DC: Capital in the Twenty-First Century was notable in drawing upon some classic novels to reinforce your analysis of social inequalities. In Capital and Ideology, you continue these literary references and refer to contemporary fiction and film from around the world. I’m curious, have you seen Bong Joon-ho’s Parasite?
TP: Yes, and I’m very glad it won Best Picture. My book refers to Bong Joon-ho’s previous movie, Snowpiercer, a film that brings together global warming and class conflict. Everybody who has not seen it should. Parasite, in a way, is even more powerful, because it takes place in the Seoul of today. The same tensions around class conflict in Snowpiercer appear in a completely different context. The scene in the film with all the water coming into the apartment was just incredible.

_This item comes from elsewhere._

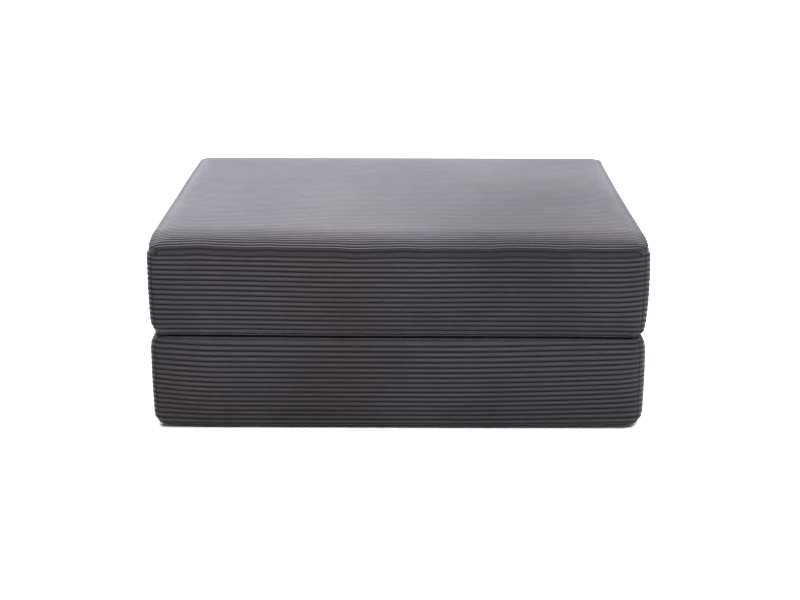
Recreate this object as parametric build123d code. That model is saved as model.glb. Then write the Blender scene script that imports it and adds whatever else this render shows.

You’re right that in my new book I try to appeal to literature and the arts from many parts of the world. Capital in the Twenty-First Century mentioned Honoré de Balzac and Jane Austen and their narratives of European ownership societies in the nineteenth century. But authors from other parts of the world have also shown an incredible capacity to express the consequences of money, power relations and class relations. This is true whether it be in Carlos Fuentes’s novels on contemporary capitalism in Mexico, or the novels of Chimamanda Ngozi Adichie on migration patterns from Nigeria to the United States or Britain. Novelists have the ability to express the consequences of class relations, economic inequality and people’s everyday life. I don’t have this kind of talent, but I try to illustrate that literature can be complementary to the language of the social sciences.